Supercomputers are playing an important role in fundamental science and companies’ research and development. It is hoped that Japan will maintain its competitiveness in this field to compete with the rest of the world and promote its industry.
The Fugaku supercomputer developed by Riken and Fujitsu Ltd ranked No 1 in the world based on computation speed. This good news comes eight and a half years after its predecessor, K, ranked as the world’s best in November 2011.
Fugaku’s computation speed reached nearly 40 times that of K’s and far ahead of the second place machine. There were fears that an outbreak of the novel coronavirus would delay its completion, but the development team worked until the last minute to make adjustments and completed it in time to be tested for the latest rankings. This is the result of their efforts.

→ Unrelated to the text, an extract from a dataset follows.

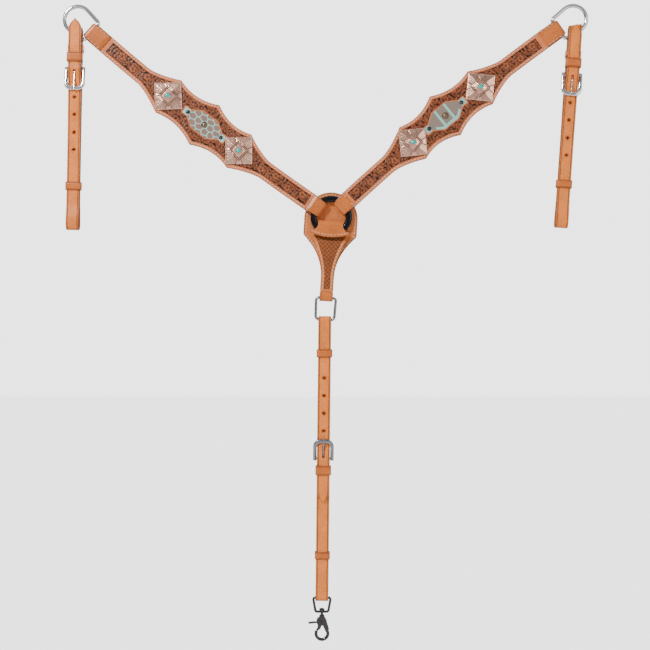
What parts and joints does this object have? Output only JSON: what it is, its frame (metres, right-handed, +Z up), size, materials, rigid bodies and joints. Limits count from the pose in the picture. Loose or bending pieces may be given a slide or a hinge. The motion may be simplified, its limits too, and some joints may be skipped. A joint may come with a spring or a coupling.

When Japan’s domestic supercomputer Earth Simulator was ranked the world’s best in 2002, the US, a supercomputer powerhouse, was shocked and aimed to recover the position. Since then, however, China’s rise has been remarkable, as evidenced by it first winning the top spot in 2010 and other achievements. There was no denying that Japan was experiencing a decline in its research foundation.
The lesson from that time was that K was not easy to use because it had been designed with rankings in mind. Corporate use has not spread sufficiently.

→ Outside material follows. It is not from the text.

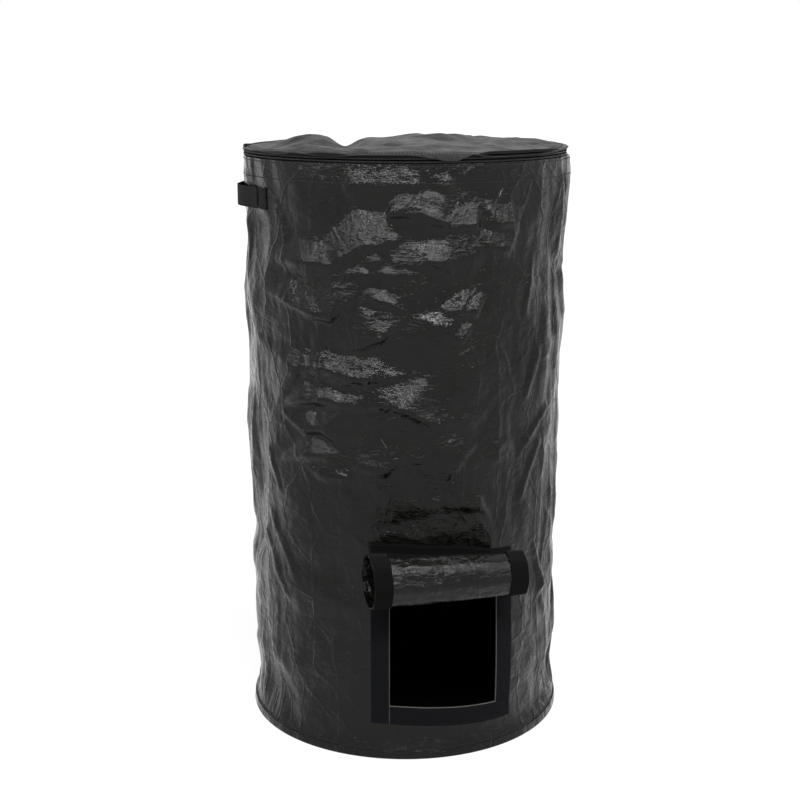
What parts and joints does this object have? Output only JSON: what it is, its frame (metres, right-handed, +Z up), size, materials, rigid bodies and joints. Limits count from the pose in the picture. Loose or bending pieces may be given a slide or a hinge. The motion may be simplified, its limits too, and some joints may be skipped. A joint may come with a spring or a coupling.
{
  "type": "compost bin",
  "caption": "Tall cylindrical soft compost bag of black coated woven sheet with a zip-on lid, side webbing handles and a low doorway under a rolled-up flap.",
  "frame": {"origin": "middle of the underside of the floor panel, which stands on the ground", "axes": "+Z up along the bin's axis; the doorway faces -Y; the handles are at -X and +X; the lid hinge is at +Y"},
  "size_m": [0.4712, 0.5295, 0.826],
  "materials": {
    "coated_sheet": "black coated woven sheet, glossy",
    "seam_tape": "black woven binding tape, dull",
    "hook_tape": "black hook tape, matt",
    "loop_tape": "black loop tape, matt pile",
    "webbing": "black webbing, dull",
    "zip_tape": "black zip tape, dull",
    "zip_coil": "black nylon coil",
    "slider_metal": "black enamelled metal"
  },
  "bodies": {
    "bin": {"door_hem": "coated_sheet", "flap_head_tape": "loop_tape", "flap_header": "coated_sheet", "floor_binding": "seam_tape", "floor_panel": "coated_sheet", "handle_left_front_tab": "webbing", "handle_left_rear_tab": "webbing", "handle_right_front_tab": "webbing", "handle_right_rear_tab": "webbing", "hook_tape_left": "hook_tape", "hook_tape_right": "hook_tape", "hook_tape_sill": "hook_tape", "lid_hinge_tape_lower": "seam_tape", "rim_hem": "coated_sheet", "wall_back_seam": "coated_sheet", "wall_panel": "coated_sheet", "zip_coil_lower": "zip_coil", "zip_stop_closed": "slider_metal", "zip_stop_open": "slider_metal", "zip_tape_lower": "zip_tape"},
    "lid": {"lid_hem": "coated_sheet", "lid_hinge_tape_upper": "seam_tape", "lid_panel": "coated_sheet", "zip_coil_upper": "zip_coil", "zip_tape_upper": "zip_tape"},
    "slider": {"zip_slider": "slider_metal", "zip_slider_crown": "slider_metal"},
    "pull": {"zip_pull": "slider_metal"},
    "handle_left": {"handle_left_loop": "webbing"},
    "handle_right": {"handle_right_loop": "webbing"},
    "flap_fold_1": {"flap_loop_left_1": "loop_tape", "flap_loop_right_1": "loop_tape", "flap_sheet_1": "coated_sheet"},
    "flap_fold_2": {"flap_loop_left_2": "loop_tape", "flap_loop_right_2": "loop_tape", "flap_sheet_2": "coated_sheet"},
    "flap_fold_3": {"flap_loop_left_3": "loop_tape", "flap_loop_right_3": "loop_tape", "flap_sheet_3": "coated_sheet"},
    "flap_fold_4": {"flap_loop_left_4": "loop_tape", "flap_loop_right_4": "loop_tape", "flap_sheet_4": "coated_sheet"},
    "flap_fold_5": {"flap_loop_left_5": "loop_tape", "flap_loop_right_5": "loop_tape", "flap_sheet_5": "coated_sheet"},
    "flap_fold_6": {"flap_loop_left_6": "loop_tape", "flap_loop_right_6": "loop_tape", "flap_sheet_6": "coated_sheet"},
    "flap_fold_7": {"flap_loop_left_7": "loop_tape", "flap_loop_right_7": "loop_tape", "flap_sheet_7": "coated_sheet"},
    "flap_fold_8": {"flap_loop_foot": "loop_tape", "flap_sheet_8": "coated_sheet"}
  },
  "joints": [
    {"name": "lid_hinge", "type": "hinge", "parent": "bin", "child": "lid", "pos_m": [0, 0.23, 0.8164], "axis": [-1, 0, 0], "range_deg": [0, 250]},
    {"name": "zip_slider_travel", "type": "hinge", "parent": "bin", "child": "slider", "pos_m": [0, 0, 0.8101], "axis": [0, 0, -1], "range_deg": [0, 309.26]},
    {"name": "zip_pull_swing", "type": "hinge", "parent": "slider", "child": "pull", "pos_m": [0.09768, 0.20602, 0.8101], "axis": [0.9036, -0.4284, 0], "range_deg": [0, 150]},
    {"name": "handle_left_swing", "type": "hinge", "parent": "bin", "child": "handle_left", "pos_m": [-0.21711, 0, 0.768], "axis": [0, 1, 0], "range_deg": [0, 40]},
    {"name": "handle_right_swing", "type": "hinge", "parent": "bin", "child": "handle_right", "pos_m": [0.21711, 0, 0.768], "axis": [0, -1, 0], "range_deg": [0, 40]},
    {"name": "flap_unroll", "type": "hinge", "parent": "bin", "child": "flap_fold_1", "pos_m": [0, -0.22855, 0.2755], "axis": [1, 0, 0], "range_deg": [0, 22.75]},
    {"name": "flap_unroll_2", "type": "hinge", "parent": "flap_fold_1", "child": "flap_fold_2", "pos_m": [0, -0.23931, 0.24984], "axis": [1, 0, 0], "range_deg": [0, 43.21]},
    {"name": "flap_unroll_3", "type": "hinge", "parent": "flap_fold_2", "child": "flap_fold_3", "pos_m": [0, -0.2647, 0.23851], "axis": [1, 0, 0], "range_deg": [0, 44.06]},
    {"name": "flap_unroll_4", "type": "hinge", "parent": "flap_fold_3", "child": "flap_fold_4", "pos_m": [0, -0.2908, 0.24802], "axis": [1, 0, 0], "range_deg": [0, 44.96]},
    {"name": "flap_unroll_5", "type": "hinge", "parent": "flap_fold_4", "child": "flap_fold_5", "pos_m": [0, -0.30254, 0.27316], "axis": [1, 0, 0], "range_deg": [0, 45.91]},
    {"name": "flap_unroll_6", "type": "hinge", "parent": "flap_fold_5", "child": "flap_fold_6", "pos_m": [0, -0.29266, 0.29905], "axis": [1, 0, 0], "range_deg": [0, 46.94]},
    {"name": "flap_unroll_7", "type": "hinge", "parent": "flap_fold_6", "child": "flap_fold_7", "pos_m": [0, -0.26703, 0.3095], "axis": [1, 0, 0], "range_deg": [0, 48.03]},
    {"name": "flap_unroll_8", "type": "hinge", "parent": "flap_fold_7", "child": "flap_fold_8", "pos_m": [0, -0.24215, 0.29745], "axis": [1, 0, 0], "range_deg": [0, 49.2]}
  ],
  "couplings": [
    {"joint": "flap_unroll_2", "follows": "flap_unroll", "ratio": 1.899},
    {"joint": "flap_unroll_3", "follows": "flap_unroll", "ratio": 1.9363},
    {"joint": "flap_unroll_4", "follows": "flap_unroll", "ratio": 1.9758},
    {"joint": "flap_unroll_5", "follows": "flap_unroll", "ratio": 2.0179},
    {"joint": "flap_unroll_6", "follows": "flap_unroll", "ratio": 2.0629},
    {"joint": "flap_unroll_7", "follows": "flap_unroll", "ratio": 2.1109},
    {"joint": "flap_unroll_8", "follows": "flap_unroll", "ratio": 2.1625}
  ]
}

Fugaku was therefore designed to be used with a wide range of software. It took first place not only in computation speed, which is the basis for the ranking, but in four categories overall, including artificial intelligence performance. The development attitude of aiming for a well-balanced system is commendable.

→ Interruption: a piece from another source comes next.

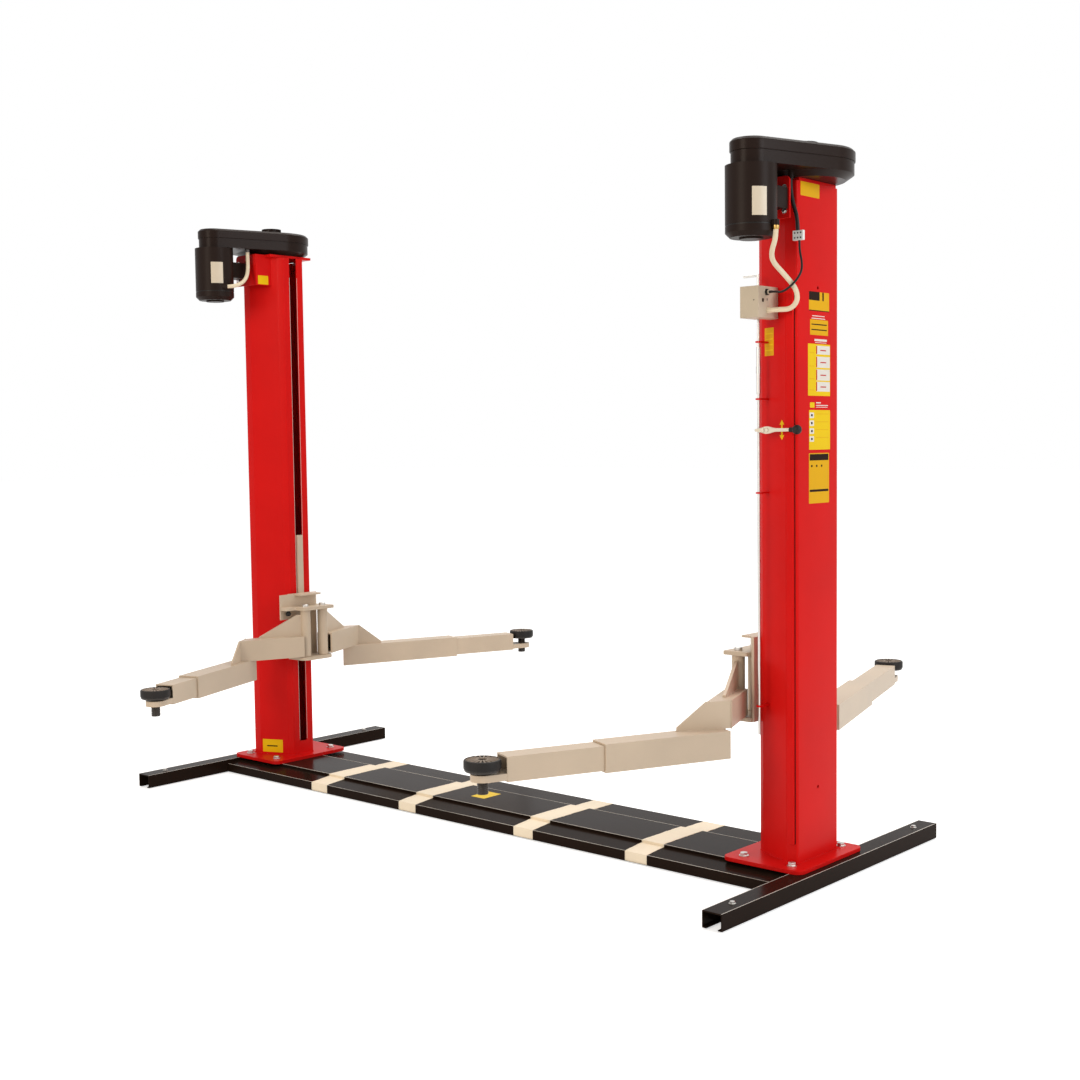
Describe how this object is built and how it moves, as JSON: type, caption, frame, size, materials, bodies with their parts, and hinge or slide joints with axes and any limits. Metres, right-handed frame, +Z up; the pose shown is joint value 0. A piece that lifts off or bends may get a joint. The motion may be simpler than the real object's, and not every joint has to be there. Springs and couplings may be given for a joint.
{
  "type": "two-post car lift",
  "caption": "Car lift with two slotted columns on a flat base, powered screws and cranked telescopic arms that raise a vehicle on round pads.",
  "frame": {"origin": "on the floor, midway between the two columns", "axes": "+Z up, +X from the left column to the right one, +Y from the lift's front towards its back"},
  "size_m": [3.4298, 2.7876, 2.69],
  "materials": {
    "column_paint": "gloss",
    "arm_paint": "satin",
    "base_paint": "gloss",
    "motor_paint": "satin",
    "cover_plastic": "satin",
    "steel": "satin",
    "pad_rubber": "matte",
    "tape": "satin",
    "box_paint": "satin",
    "terminal_plastic": "gloss",
    "cord_sleeve": "satin",
    "cable_black": "matte"
  },
  "bodies": {
    "frame": {"column_left": "column_paint", "column_flange_left": "column_paint", "foot_left": "base_paint", "lift_screw_left": "steel", "motor_bracket_left": "column_paint", "motor_left": "motor_paint", "belt_cover_left": "cover_plastic", "cover_lid_left": "cover_plastic", "column_right": "column_paint", "column_flange_right": "column_paint", "foot_right": "base_paint", "lift_screw_right": "steel", "motor_bracket_right": "column_paint", "motor_right": "motor_paint", "belt_cover_right": "cover_plastic", "cover_lid_right": "cover_plastic", "levelling_feet": "steel", "base_front_beam": "base_paint", "base_cover": "base_paint", "base_back_beam": "base_paint", "tape_bands": "tape", "control_box": "box_paint", "rod_clips": "column_paint", "lever_pin": "steel", "cable_strip": "column_paint", "terminal_block": "terminal_plastic", "motor_cord_right": "cord_sleeve", "motor_cord_left": "cord_sleeve", "head_cord": "cable_black", "control_cord": "cable_black"},
    "carriage_left": {"carriage_left": "arm_paint", "hinge_pins_left": "steel"},
    "carriage_right": {"carriage_right": "arm_paint", "hinge_pins_right": "steel"},
    "arm_front_right": {"arm_front_right": "arm_paint"},
    "slide_front_right": {"arm_slide_front_right": "arm_paint"},
    "pad_front_right": {"pad_front_right": "pad_rubber"},
    "arm_front_left": {"arm_front_left": "arm_paint"},
    "slide_front_left": {"arm_slide_front_left": "arm_paint"},
    "pad_front_left": {"pad_front_left": "pad_rubber"},
    "arm_rear_left": {"arm_rear_left": "arm_paint"},
    "slide_rear_left": {"arm_slide_rear_left": "arm_paint"},
    "pad_rear_left": {"pad_rear_left": "pad_rubber"},
    "arm_rear_right": {"arm_rear_right": "arm_paint"},
    "slide_rear_right": {"arm_slide_rear_right": "arm_paint"},
    "pad_rear_right": {"pad_rear_right": "pad_rubber"},
    "lever": {"control_lever": "steel"},
    "rod": {"switch_rod": "steel"}
  },
  "joints": [
    {"name": "lift_right", "type": "slide", "parent": "frame", "child": "carriage_right", "axis": [0, 0, 1], "range_m": [-0.355, 1.32]},
    {"name": "lift_left", "type": "slide", "parent": "frame", "child": "carriage_left", "axis": [0, 0, 1], "range_m": [-0.355, 1.32]},
    {"name": "swing_front_right", "type": "hinge", "parent": "carriage_right", "child": "arm_front_right", "pos_m": [1.275, -0.054, 0.7], "axis": [0, 0, 1], "range_deg": [-51, 5]},
    {"name": "extend_front_right", "type": "slide", "parent": "arm_front_right", "child": "slide_front_right", "axis": [-0.4003, -0.9164, 0], "range_m": [-0.318, 0.034]},
    {"name": "screw_front_right", "type": "slide", "parent": "slide_front_right", "child": "pad_front_right", "axis": [0, 0, 1], "range_m": [0, 0.04]},
    {"name": "swing_front_left", "type": "hinge", "parent": "carriage_left", "child": "arm_front_left", "pos_m": [-1.275, -0.054, 0.7], "axis": [0, 0, 1], "range_deg": [-5, 51]},
    {"name": "extend_front_left", "type": "slide", "parent": "arm_front_left", "child": "slide_front_left", "axis": [0.4003, -0.9164, 0], "range_m": [-0.153, 0.199]},
    {"name": "screw_front_left", "type": "slide", "parent": "slide_front_left", "child": "pad_front_left", "axis": [0, 0, 1], "range_m": [0, 0.04]},
    {"name": "swing_rear_left", "type": "hinge", "parent": "carriage_left", "child": "arm_rear_left", "pos_m": [-1.275, 0.054, 0.7], "axis": [0, 0, 1], "range_deg": [-41, 5]},
    {"name": "extend_rear_left", "type": "slide", "parent": "arm_rear_left", "child": "slide_rear_left", "axis": [0.3535, 0.9354, 0], "range_m": [-0.273, 0.179]},
    {"name": "screw_rear_left", "type": "slide", "parent": "slide_rear_left", "child": "pad_rear_left", "axis": [0, 0, 1], "range_m": [-0.02, 0.02]},
    {"name": "swing_rear_right", "type": "hinge", "parent": "carriage_right", "child": "arm_rear_right", "pos_m": [1.275, 0.054, 0.7], "axis": [0, 0, 1], "range_deg": [-5, 45]},
    {"name": "extend_rear_right", "type": "slide", "parent": "arm_rear_right", "child": "slide_rear_right", "axis": [-0.294, 0.9558, 0], "range_m": [-0.448, 0.004]},
    {"name": "screw_rear_right", "type": "slide", "parent": "slide_rear_right", "child": "pad_rear_right", "axis": [0, 0, 1], "range_m": [-0.02, 0.02]},
    {"name": "lever_turn", "type": "hinge", "parent": "frame", "child": "lever", "pos_m": [1.458, -0.158, 1.656], "axis": [0, 1, 0], "range_deg": [-15, 15]},
    {"name": "rod_travel", "type": "slide", "parent": "frame", "child": "rod", "axis": [0, 0, 1], "range_m": [-0.0085, 0.0085]}
  ],
  "couplings": [
    {"joint": "lift_left", "follows": "lift_right", "ratio": 1},
    {"joint": "rod_travel", "follows": "lever_turn", "m_per_rad": 0.028}
  ]
}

Fugaku’s operation will be in full swing in fiscal 2021 and is currently in the trial operation stage. Having said that, research has begun on measures to deal with infectious diseases by calculating how droplets from a person’s mouth scatter and predicting how high a protective partition should be.
A study has also been started to analyse the structure of the virus’ surface to find candidates for effective treatment. Research responding to society’s needs, such as forecasting weather and assessing safety in vehicle collisions, is important in making people aware of the significance of developing supercomputers.
US and Chinese manufacturers have been competing for supremacy in the supercomputer market. The Japanese government should take advantage of Fugaku’s first-place achievement to further enhance Japan’s industrial competitiveness.
Fujitsu has begun selling supercomputer products equipped with Fugaku’s central processing unit (CPU), which is the equivalent of the computer’s heart. This will be the first step toward the widespread use of excellent technologies.
New AI-based technologies are being created one after another, such as image recognition and automatic translation. Japan is noticeably lagging behind in these new fields.
The word “Fugaku” – another name for Mt Fuji – implies a lofty summit and wide base. The government must broaden the base for using supercomputers as a powerful piece of research infrastructure.